> Work to complete
Within the records below, reproduce without change the lines from the line that has "for node_name, solid_group" through the line that has "# lie in hems, stitches, folds", and only those.

> Data listing
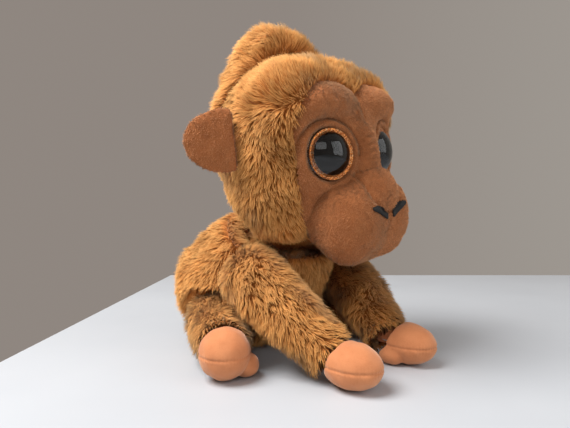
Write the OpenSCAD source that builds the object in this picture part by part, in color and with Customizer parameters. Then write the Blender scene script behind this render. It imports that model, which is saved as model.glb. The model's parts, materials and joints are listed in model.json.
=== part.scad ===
// Seated stuffed ape toy: a big head with a top-knot, two eyes of moulded
// plastic, long arms resting on their hands and short splayed legs.
// Millimetres, +Z up. The toy faces -Y and sits on Z = 0, with the origin
// under the middle of its outline. Its own left side is +X.
// Fur covers are drawn to the surface that the combed pile makes.

/* [Head] */
// Width of the skull across the ears' roots
head_w = 132; // [124:1:136]
// Depth of the skull from face to nape
head_d = 124; // [118:1:128]
// Height of the skull without the top-knot
head_h = 132; // [126:1:136]
// Height of the skull's centre above the table
head_z = 149; // [148:1:154]
// Lean of the head towards the toy's right shoulder, degrees
head_tilt = 8; // [0:1:8]
// Radius of the rounded top-knot
knot_r = 33; // [28:1:36]

/* [Face] */
// Width of the muzzle
muzzle_w = 78; // [74:1:82]
// Height of the muzzle
muzzle_h = 64; // [60:1:66]
// How far the muzzle reaches in front of the skull's centre
muzzle_reach = 75; // [73:1:78]
// Diameter of each eye
eye_d = 32; // [28:1:33]
// Distance between the eyes' centres
eye_gap = 58; // [56:1:62]
// Height of each eye's dome
eye_dome = 8; // [6:0.5:9]
// How far each eye looks outward, degrees
eye_splay = 18; // [12:1:22]

/* [Ears] */
// Height of an ear
ear_h = 41; // [38:1:50]
// How far an ear stands out from its root
ear_reach = 28; // [24:1:34]
// Thickness of an ear
ear_t = 7; // [6:0.5:8]
// Angle between an ear and the fore-and-aft line, degrees
ear_open = 55; // [45:1:60]

/* [Body] */
// Width of the seat
seat_w = 132; // [124:1:136]
// Depth of the seat
seat_d = 114; // [108:1:118]
// Height of the seat's bulge
seat_h = 100; // [94:1:104]
// Radius of the chest
chest_r = 40; // [36:1:42]

/* [Arms] */
// Distance between the shoulders' centres
shoulder_gap = 92; // [90:1:98]
// Radius of the upper arm
arm_r = 22; // [20:0.5:23]
// Radius of the sleeve at the wrist
wrist_r = 16; // [15:0.5:17]
// Length of a hand
hand_l = 40; // [34:1:40]
// Width of a hand
hand_w = 31; // [28:1:33]
// Thickness of a hand
hand_h = 27; // [25:1:28]

/* [Legs] */
// Radius of the thigh
thigh_r = 23; // [22:0.5:23.5]
// Radius of the leg at the ankle
ankle_r = 17.5; // [16:0.5:18]
// Length of a foot
foot_l = 36; // [34:1:38]
// Width and height of a foot
foot_w = 32; // [30:1:33]

/* [Fabric] */
// Thickness of the fur fabric with its pile pressed flat
pile = 5; // [4:0.5:6]
// Thickness of the short-pile fabric
felt = 2; // [1.5:0.5:3]
// Clearance between parts that move past each other
gap = 0.6; // [0.5:0.1:0.8]

/* [Hidden] */
$soft = 22;                      // facets of a blended soft form
head_c = [0, -9, head_z];        // centre of the skull
neck = [0, 1, 90];               // pivot of the neck
neck_r = 20;                     // ball inside the neck
knot_c = [0, 20, 60];            // top-knot, from the skull's centre
muzzle_c = [0, -34, -46];        // back of the muzzle
lip_c = [muzzle_w / 2 - 23, 25 - muzzle_reach, -50]; // each of its front lobes
eye_c = [eye_gap / 2, -51, -7];
ear_c = [head_w / 2 + ear_t / 2 + 2 * gap, -3, 8]; // middle of the ear's hinge line
seat_c = [0, 43, 47];
chest_c = [0, 8, 88];
shoulder = [shoulder_gap / 2, -8, 58];
elbow = [40, -32, 39];
wrist = [32, -58, 19];
hand_c = [32, -77, hand_h / 2];
hip = [45, 33, 25];
ankle = [67, -1, 18.5];
foot_c = [74.5, -13, foot_w / 2];
pupil_r = eye_d * 0.405;
plug_r = 9;                      // ball of filling inside each cuff
neck_w = 4;                      // waist between that ball and the hand or foot
FUR = "peru";
SUEDE = "sandybrown";
FELT = "sienna";
FILL = "ivory";

// ---- helpers
module at(p, r) translate(p) sphere(r = r, $fn = $soft);
module egg(p, r, fn = 0) translate(p) scale(r) sphere(r = 1, $fn = fn > 0 ? fn : $soft);
module pair() for (s = [-1, 1]) scale([s, 1, 1]) children();
module side(s) if (s > 0) children(); else mirror([1, 0, 0]) children();
module half(s) translate([s > 0 ? 0 : -200, -200, -200]) cube([200, 400, 600]);
// Turns +Z onto direction v.
module aim(v) rotate([0, acos(v[2] / norm(v)), atan2(v[1], v[0])]) children();

// ---- whole soft forms; grow moves a form's surface in or out
module head_at() translate(head_c) rotate([0, -head_tilt, 0]) children();

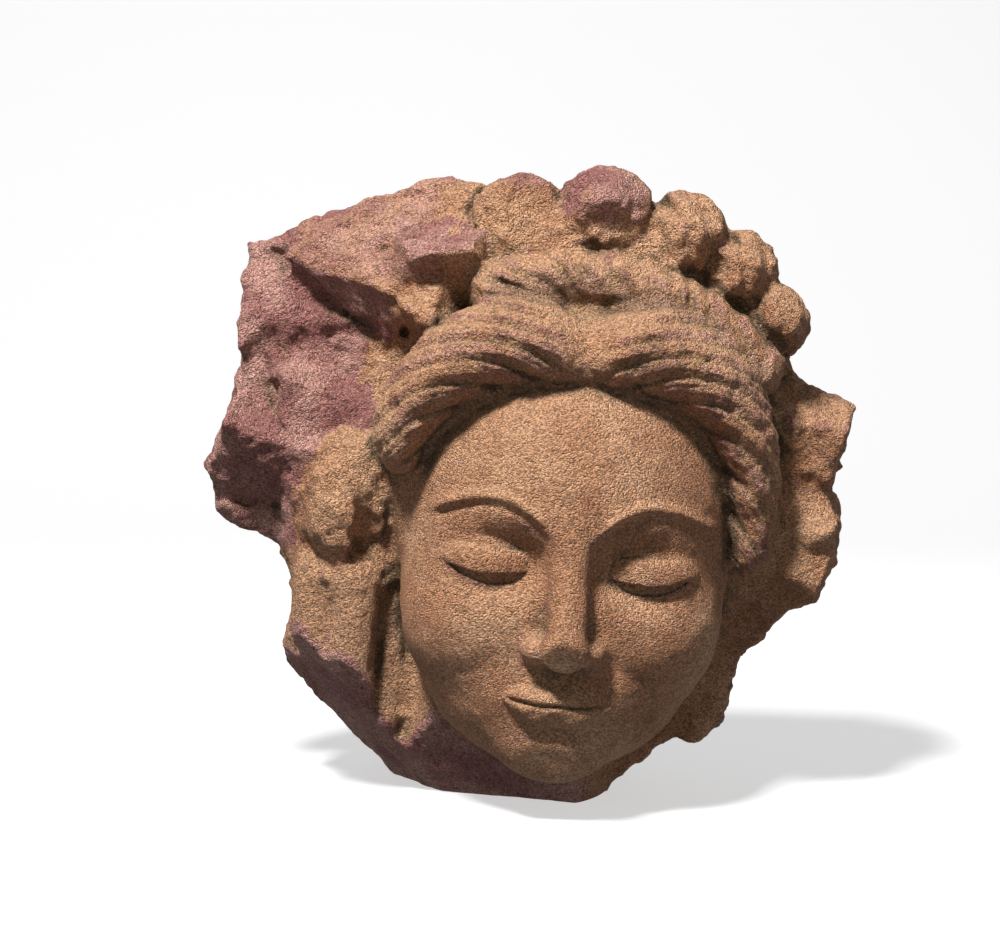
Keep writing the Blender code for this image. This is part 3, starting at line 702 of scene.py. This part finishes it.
carving = bpy.data.meshes.new("carving")
carving.from_pydata(points.tolist(), [], quads.tolist())
bm = bmesh.new()
bm.from_mesh(carving)
specks = keep_largest(bm)
every = bm.verts[:] + bm.edges[:] + bm.faces[:]
bmesh.ops.bisect_plane(bm, geom=every, plane_co=(0, 0, 0), plane_no=(0, 0, 1), clear_inner=True)
rim = [e for e in bm.edges if e.is_boundary]
bmesh.ops.holes_fill(bm, edges=rim)
specks += keep_largest(bm)
bmesh.ops.triangulate(bm, faces=[f for f in bm.faces if len(f.verts) > 4])
bm.to_mesh(carving)
bm.free()
print("cut flat, with", specks, "loose points thrown out")

# %% [markdown]
# The net has far more faces than a part may have. The Decimate modifier merges them where the
# surface is smooth and leaves them where the carving is fine. The mesh is then moved so that it
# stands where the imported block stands.

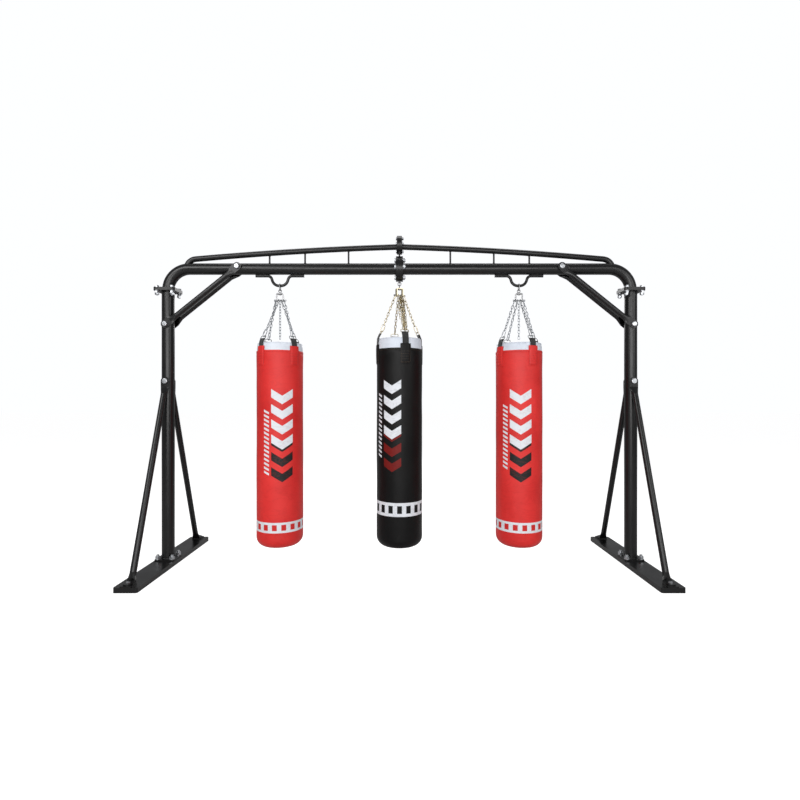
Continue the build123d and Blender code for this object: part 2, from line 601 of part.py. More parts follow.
def yoke(name, at):
    """A flat bar bent to an upturned U, with a hole for the shank and one for the cross bolt."""
    top, low = at["yoke_top"], at["yoke_top"] - YOKE_HEIGHT
    outer = Pos(0, 0, (top + low) / 2) * Box(YOKE_WIDTH, YOKE_DEPTH, YOKE_HEIGHT)
    corners = outer.edges().filter_by(Axis.Y).group_by(Axis.Z)[-1]
    outer = fillet(corners, YOKE_CORNER)
    feet = outer.edges().filter_by(Axis.X).group_by(Axis.Z)[0]
    outer = fillet(feet, YOKE_CORNER)
    inside = YOKE_WIDTH - 2 * YOKE_THICKNESS
    hollow = Pos(0, 0, (top - YOKE_THICKNESS + low) / 2) * Box(
        inside, 2 * YOKE_DEPTH, YOKE_HEIGHT - YOKE_THICKNESS)
    hollow_top = hollow.edges().filter_by(Axis.Y).group_by(Axis.Z)[-1]
    hollow = fillet(hollow_top, YOKE_CORNER - YOKE_THICKNESS)
    shank_hole = cylinder((0, 0, low), (0, 0, 2 * top - low), SWIVEL_SHANK / 2 + SWIVEL_PLAY)
    cross_hole = cylinder((-YOKE_WIDTH, 0, at["cross"]), (YOKE_WIDTH, 0, at["cross"]),
                          (CROSS_BOLT + BOLT_PLAY) / 2)
    return hang(name, at) * (outer - hollow - shank_hole - cross_hole)


def hang(name, at):
    return Pos(at["place"], 0, 0) * Rot(0, 0, YOKE_TURN[name])


def cross_bolt(name, at):
    reach = CHAIN_PLACES[-1] + TOP_LINK[2] / 2 + CROSS_BOLT_SPARE
    return hang(name, at) * bolt((-reach, 0, at["cross"]), (reach, 0, at["cross"]), CROSS_BOLT)


# ---- bag, collar, webbing and rings ----

def turned(profile_points):
    """A solid of revolution about Z from an outline of (radius, height) points."""
    outline = Plane.XZ * make_face(Polyline(*profile_points, close=True))
    return revolve(outline, Axis.Z)


def cover(name):
    low, top = BAG_BOTTOM[name], COVER_TOP[name]
    radius = BAG_DIAMETER / 2
    outer = cylinder((0, 0, low), (0, 0, top), radius)
    outer = fillet(outer.edges().group_by(Axis.Z)[0], BAG_EDGE_RADIUS)
    inner = cylinder((0, 0, low + COVER_WALL), (0, 0, top), radius - COVER_WALL)
    inner = fillet(inner.edges().group_by(Axis.Z)[0], BAG_EDGE_RADIUS - COVER_WALL)
    return outer - inner


def filling(name):
    low = BAG_BOTTOM[name] + COVER_WALL + CONTACT_GAP
    shoulder = COVER_TOP[name] - COLLAR_TUCK - CONTACT_GAP
    top = COLLAR_TOP[name] - LID_DEPTH - COLLAR_WALL - CONTACT_GAP
    radius = BAG_DIAMETER / 2 - COVER_WALL - CONTACT_GAP
    body = cylinder((0, 0, low), (0, 0, shoulder), radius)
    body = fillet(body.edges().group_by(Axis.Z)[0], BAG_EDGE_RADIUS - COVER_WALL - CONTACT_GAP)
    neck = cylinder((0, 0, shoulder), (0, 0, top),
                    radius - COLLAR_WALL - COLLAR_TAPER - CONTACT_GAP)
    return body + neck


def collar(name):
    low, rim = COVER_TOP[name] - COLLAR_TUCK, COLLAR_TOP[name]
    mouth = COVER_TOP[name]
    outer = BAG_DIAMETER / 2 - COVER_WALL - CONTACT_GAP
    lid_top = rim - LID_DEPTH
    lean = outer - COLLAR_TAPER
    inner = outer - COLLAR_WALL
    inner_lean = lean - COLLAR_WALL
    return turned([(inner, low), (outer, low), (outer, mouth), (lean, rim), (inner_lean, rim),
                   (inner_lean, lid_top), (0, lid_top), (0, lid_top - COLLAR_WALL),
                   (inner_lean, lid_top - COLLAR_WALL), (inner, mouth)])


def webbing_line(name, at):
    """The rim point and the upward direction of one webbing loop, as (radius, height)."""
    lean = BAG_DIAMETER / 2 - COVER_WALL - COLLAR_TAPER
    rim = Vector(lean + CONTACT_GAP + WEBBING_THICKNESS, 0, COLLAR_TOP[name] + WEBBING_THICKNESS)
    towards = (Vector(0, 0, at["cross"]) - rim).normalized()
    return rim, towards


def arc_slab(inner, thickness, width, low, high):
    """A slab bent round the bag, centred on +X."""
    ring = cylinder((0, 0, low), (0, 0, high), inner + thickness)
    ring -= cylinder((0, 0, low), (0, 0, high), inner)
    return ring & Pos(inner, 0, (low + high) / 2) * Box(inner, width, 2 * (high - low))


def webbing(name, at):
    """One webbing, sewn flat on the bag, leaning in over the rim and folded round its ring."""
    rim, towards = webbing_line(name, at)
    thick, wide = WEBBING_THICKNESS, WEBBING_WIDTH
    face = BAG_DIAMETER / 2 + CONTACT_GAP
    low = COVER_TOP[name] + PATCH_STAND_UP - PATCH_HEIGHT + WEBBING_WIDTH / 4
    sewn = arc_slab(face, thick, wide, low, COVER_TOP[name] + thick)
    bottom = Vector(face + thick / 2, 0, COVER_TOP[name] + thick / 2)
    bar = rim + towards * LOOP_REACH[name]
    barrel = RING_WIRE / 2 + CONTACT_GAP
    solid = sewn + slab(bottom, rim, thick, wide) + slab(rim, bar, 2 * thick, wide)
    solid += cylinder((rim.X, -wide / 2, rim.Z), (rim.X, wide / 2, rim.Z), thick / 2)
    solid += cylinder((bar.X, -wide / 2, bar.Z), (bar.X, wide / 2, bar.Z), barrel + thick)
    return solid - cylinder((bar.X, -wide, bar.Z), (bar.X, wide, bar.Z), barrel)


def slab(start, end, thickness, width):
    run = end - start
    return Plane(origin=start, x_dir=(0, 1, 0), z_dir=run) * Box(
        width, thickness, run.length, align=(Align.CENTER, Align.CENTER, Align.MIN))


def patch(name):
    """The piece of cover material sewn over one webbing."""
    face = BAG_DIAMETER / 2 + 2 * CONTACT_GAP + WEBBING_THICKNESS
    high = COVER_TOP[name] + PATCH_STAND_UP
    return arc_slab(face, PATCH_THICKNESS, PATCH_WIDTH, high - PATCH_HEIGHT, high)


def ring_bow(name, at):
    """Where a chain's last link pulls on a ring, as a point over +X."""
    rim, towards = webbing_line(name, at)
    return rim + towards * (LOOP_REACH[name] + RING_HEIGHT)


def webbing_ring(name, at):
    rim, towards = webbing_line(name, at)
    centre = rim + towards * (LOOP_REACH[name] + RING_HEIGHT / 2)
    flat = Plane(origin=centre, x_dir=(0, 1, 0), z_dir=Vector(0, 1, 0).cross(towards))
    outline = Rectangle(RING_WIDTH + RING_WIRE, RING_HEIGHT)
    outline = fillet(outline.vertices().group_by(Axis.Y)[0], RING_BAR_CORNER)
    outline = fillet(outline.vertices().group_by(Axis.Y)[-1], RING_BOW_CORNER)
    outline = (flat * outline).wire()
    return sweep(Plane(origin=outline @ 0, z_dir=outline % 0) * Circle(RING_WIRE / 2), outline)


def strap_turns(name):
    """Turns about Z of the four webbings, from straight in front, ordered from left to right."""
    turns = [STRAP_TURN[name] + place * 360 / STRAP_COUNT for place in range(STRAP_COUNT)]
    return sorted(turns, key=lambda turn: math.sin(math.radians(turn)))


def strap_spot(name, turn):
    """Places what is drawn over +X at one webbing's turn, measured from the front."""
    return Pos(BAG_PLACE[name], 0, 0) * Rot(0, 0, turn - 90)


# ---- chains ----

def quick_link():
    inside_length, inside_width, wire = QUICK_LINK
    link = oval_link(inside_length, inside_width, wire)
    length, wall = QUICK_LINK_SLEEVE
    return link + Pos((inside_width + wire) / 2, 0, 0) * Cylinder(wire / 2 + wall, length)


def chain(top, top_normal, low, low_normal):
    """Separate links from the cross bolt at one end to a webbing ring at the other."""
    run = low - top
    along = run.normalized()
    top_pull = CROSS_BOLT / 2 + CROSS_BOLT_GAP + TOP_LINK[2] / 2
    low_pull = RING_WIRE / 2 + LINK_PLAY + QUICK_LINK[2] / 2
    span = run.length + top_pull + low_pull
    nest = {pair: (pair[0][2] + pair[1][2]) / 2 + LINK_PLAY
            for pair in ((TOP_LINK, MID_LINK), (MID_LINK, MID_LINK), (MID_LINK, QUICK_LINK))}
    middle = span - TOP_LINK[0] - TOP_LINK[2] - QUICK_LINK[0] - QUICK_LINK[2]
    middle += nest[TOP_LINK, MID_LINK] + nest[MID_LINK, QUICK_LINK] - nest[MID_LINK, MID_LINK]
    count = int(middle // (MID_LINK[0] - LINK_PLAY))
    mid_inside = middle / count + LINK_PLAY
    kinds = [TOP_LINK] + [(mid_inside, *MID_LINK[1:])] * count + [QUICK_LINK]
    shapes = [oval_link(*TOP_LINK)] + [oval_link(*kinds[1])] * count + [quick_link()]

    first = (top_normal - along * top_normal.dot(along)).normalized()
    side = along.cross(first)
    wanted = math.degrees(math.atan2(low_normal.dot(side), low_normal.dot(first)))
    joints = count + 1
    spare = (wanted - 90 * joints + 90) % 180 - 90
    step = 90 + spare / joints

    links = []
    upper_wire = -top_pull
    for place, (kind, shape) in enumerate(zip(kinds, shapes)):
        length = kind[0] + kind[2]
        turn = math.radians(step * place)
        normal = first * math.cos(turn) + side * math.sin(turn)
        centre = top + along * (upper_wire + length / 2)
        links.append(Plane(origin=centre, x_dir=normal.cross(along), z_dir=along) * shape)
        if place < joints:
            upper_wire += length - (kind[2] + kinds[place + 1][2]) / 2 - LINK_PLAY
    return links


def chains(name, at):
    links = []
    bow = ring_bow(name, at)
    across = Vector(1, 0, 0).rotate(Axis.Z, YOKE_TURN[name])
    for place, turn in zip(CHAIN_PLACES, strap_turns(name)):
        top = Vector(at["place"], 0, at["cross"]) + across * place
        low = bow.rotate(Axis.Z, turn - 90) + Vector(at["place"], 0, 0)
        tangent = Vector(0, 1, 0).rotate(Axis.Z, turn - 90)
        links += chain(top, across, low, tangent)
    return links


def build():
    beam_space, rail_space = beam_outer(), rail_outer()
    mirrored = {"right": lambda solid: solid, "left": lambda solid: mirror(solid, Plane.YZ)}
    right = {
        "beam": [beam()],
        "rail": [rail(beam_space)],
        "rail_struts": [strut(place, beam_space, rail_space) for place in STRUT_PLACES],
        "corner_brace_front": [corner_brace(-corner_brace_depth())],
        "corner_brace_rear": [corner_brace(corner_brace_depth())],
        "hanger": [Pos(BAG_PITCH, 0, 0) * hanger()],
        "post": [Pos(POST_X, 0, 0) * post()],
        "base_plate": [Pos(POST_X, 0, 0) * base_plate()],
        "brace_rear": [Pos(POST_X, 0, 0) * base_brace()],
        "brace_front": [Pos(POST_X, 0, 0) * mirror(base_brace(), Plane.XZ)],
        "brace_pads": [Pos(POST_X, 0, 0) * foot_pad(),
                       Pos(POST_X, 0, 0) * mirror(foot_pad(), Plane.XZ)],
    }
    for side, place in mirrored.items():
        for name, solids in right.items():
            add(f"{name}_{side}", *[place(solid) for solid in solids])

    post_grip = POST_RADIUS + CONTACT_GAP + BRACE_LUG_THICKNESS
    corner_grip = corner_brace_depth() + BRACE_LUG_THICKNESS / 2
    ends = (-POST_X, POST_X)
    add("post_foot_bolts", *[foot_stud(end + x, y) for end in ends
                             for x, y in square_places(FOOT_BOLT_SPACING)])
    add("post_joint_bolts", *[joint_bolt(end + x, y) for end in ends
                              for x, y in square_places(JOINT_BOLT_SPACING)])
    add("corner_brace_bolts", *[through_bolt(x * sign, z, corner_grip, CORNER_CAP_HEIGHT)
                                for sign in SIDES.values()
                                for x, z in ((POST_X, CORNER_BRACE_POST_HEIGHT),
                                             (CORNER_BRACE_BEAM_PLACE,
                                              CORNER_BRACE_BEAM_HEIGHT))])
    add("base_brace_bolts", *[through_bolt(end, BASE_BRACE_TOP, post_grip, BASE_BRACE_CAP_HEIGHT)
                              for end in ends])
    add("brace_foot_bolts", *[Pos(end, 0, 0) * shape for end in ends
                              for shape in (brace_foot_bolt(),
                                            mirror(brace_foot_bolt(), Plane.XZ))])
    add("centre_plate", centre_plate())
    add("centre_bolts", *centre_bolts())
    add("eye_bolt", eye_bolt())

    for name in BAG_PLACE:
        at = hardware(name)
        place = Pos(at["place"], 0, 0)
        turns = strap_turns(name)
        add(f"shackle_{name}", shackle(at))
        add(f"swivel_eye_{name}", swivel_eye(at))
        add(f"swivel_yoke_{name}", yoke(name, at))
        add(f"cross_bolt_{name}", cross_bolt(name, at))
        add(f"chains_{name}", *chains(name, at))
        add(f"cover_{name}", place * cover(name))
        add(f"filling_{name}", place * filling(name))
        add(f"collar_{name}", place * collar(name))
        add(f"straps_{name}", *[strap_spot(name, turn) * solid for turn in turns
                                for solid in (webbing(name, at), patch(name))])
        add(f"strap_rings_{name}", *[strap_spot(name, turn) * webbing_ring(name, at)
                                     for turn in turns])
        print(name, "swing axis", round(at["swing"], 2), "tilt axis", round(at["tilt"], 2),
              "cross bolt", round(at["cross"], 2))


build()
os.makedirs("parts", exist_ok=True)
for node_name, solid_group in nodes.items():
    export_step(solid_group, f"parts/{node_name}.step")
print(len(nodes), "nodes")
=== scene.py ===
# %% [markdown]
# # Three heavy bags on a gantry stand
# A wide black steel gantry carries three long punching bags on chains. The steel parts come from
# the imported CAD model, which is loaded here as a fixed frame in metres, with +Z up and the floor
# at zero. This lesson gives that frame its finishes and models the sewn pieces anew. Their looks
# lie in hems, stitches, folds and prints, and the CAD solids leave those out.

# %% Load the frame
import math

import bmesh
import bpy
from mathutils import Matrix, Vector, noise


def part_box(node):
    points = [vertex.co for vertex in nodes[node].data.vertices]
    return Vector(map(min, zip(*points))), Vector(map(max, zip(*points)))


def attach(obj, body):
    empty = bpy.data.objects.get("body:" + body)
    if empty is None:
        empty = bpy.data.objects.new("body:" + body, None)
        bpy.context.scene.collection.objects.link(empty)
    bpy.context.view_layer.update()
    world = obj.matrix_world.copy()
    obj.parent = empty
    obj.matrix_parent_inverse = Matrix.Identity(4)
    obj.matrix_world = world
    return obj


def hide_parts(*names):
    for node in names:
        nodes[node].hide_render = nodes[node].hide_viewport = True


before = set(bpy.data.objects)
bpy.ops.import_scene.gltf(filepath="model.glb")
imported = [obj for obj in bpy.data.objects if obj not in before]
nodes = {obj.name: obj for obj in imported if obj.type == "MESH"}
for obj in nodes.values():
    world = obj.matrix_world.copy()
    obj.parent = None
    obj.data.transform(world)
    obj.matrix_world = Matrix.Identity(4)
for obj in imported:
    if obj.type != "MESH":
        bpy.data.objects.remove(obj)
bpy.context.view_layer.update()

# %% [markdown]
# ## Camera
# The stand is seen straight from the front by somebody close by, so a wide lens stands at chest
# height and looks level. Level matters: with the camera tipped, the posts would lean together.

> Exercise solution
for node_name, solid_group in nodes.items():
    export_step(solid_group, f"parts/{node_name}.step")
print(len(nodes), "nodes")
=== scene.py ===
# %% [markdown]
# # Three heavy bags on a gantry stand
# A wide black steel gantry carries three long punching bags on chains. The steel parts come from
# the imported CAD model, which is loaded here as a fixed frame in metres, with +Z up and the floor
# at zero. This lesson gives that frame its finishes and models the sewn pieces anew. Their looks
# lie in hems, stitches, folds and prints, and the CAD solids leave those out.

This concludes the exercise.